カプート新経済相、10の経済政策を発表

(アルゼンチン)

ブエノスアイレス発

2023年12月14日

アルゼンチンのルイス・カプート新経済相は12月12日、ビデオメッセージを通じて、ミレイ新政権の10の経済政策を発表した。カプート経済相は、インフレや債務などアルゼンチン経済が抱える問題を、価格統制や資本取引規制といった方法で抑え込もうとした前政権を批判し、諸問題の原因は慢性的な財政赤字にこそあり、これを解決することで経済強国だった100年前のアルゼンチンを取り戻すことができると国民に呼びかけた。

ミレイ政権は、次の10の経済政策を通じて、当面の経済再建を進める。

(1)連邦政府において締結から1年未満の有期雇用契約を更新しない。これにより、政権交代前に特権を維持するために家族や友人を雇用するという一般的慣行を止めるとともに人件費を削減する。

(2)政府広告を1年間停止する。2023年に連邦政府が支出した広告費は340億ペソ(約135億円、1ペソ=約0.4円)と膨大で、これを停止することで歳出を抑制する。

(3)省庁を削減する。省を18から9に、庁を106から54に削減する。これにより管理職ポストが50%以上、政治任用ポストが34%削減される。

(4)連邦政府の自由裁量による州政府への交付金を最小限にする。これにより政治的便宜の交渉材料として交付金を利用する慣習を排除する。

(5)連邦政府による公共事業の新規入札を中止する。新規入札を中止するだけでなく、実施承認済の入札のうち、まだ開始されていないものも中止する。

(6)エネルギーと公共交通機関への補助金を削減する。光熱費や公共交通機関は、補助金により驚くほど安い価格でサービスが提供されている。例えば、ブエノスアイレス首都圏の乗り合いバスの初乗り料金は52.96ペソだ。

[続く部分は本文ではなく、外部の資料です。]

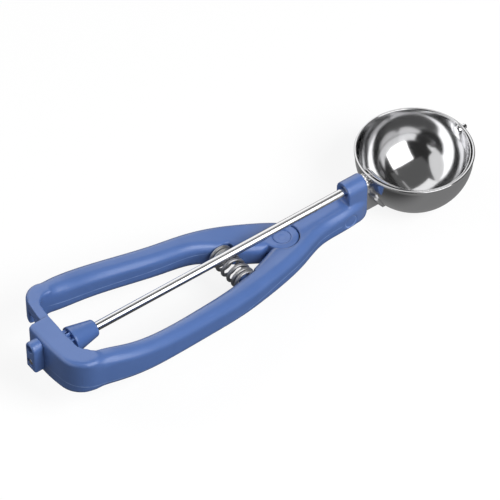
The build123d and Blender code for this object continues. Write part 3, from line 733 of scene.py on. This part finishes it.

(7)職業訓練と補助金給付を通じた雇用支援策を維持しつつ、貧困世帯への補助金を児童手当や食料カードなどの直接給付に限定する。

(8)公式為替レートを1ドル=800ペソ近辺に切り下げ、同時に輸出税の課税対象を非農産品に広げるとともに、財、サービス輸入に課税されている包括連帯税(通称:パイス税)の税率を引き上げる。ただ輸出税は、経済成長を阻害する逆進的な税金であり、経済情勢が改善すればこれを撤廃するとした。

(9)アルゼンチン共和国輸入システム(SIRA)を「統計・輸入情報システム」に置き換え、輸入ライセンスの事前取得を不要にする。これにより、輸入手続きの透明性を確保する。

(10)貧困世帯への支援を強化する。児童手当の支給額を倍増、食料カードの支給額を50%増額する。

ビデオメッセージでは実施時期や方法など詳細な説明がなかったが、いくつかの政策については翌13日に詳細が発表されている。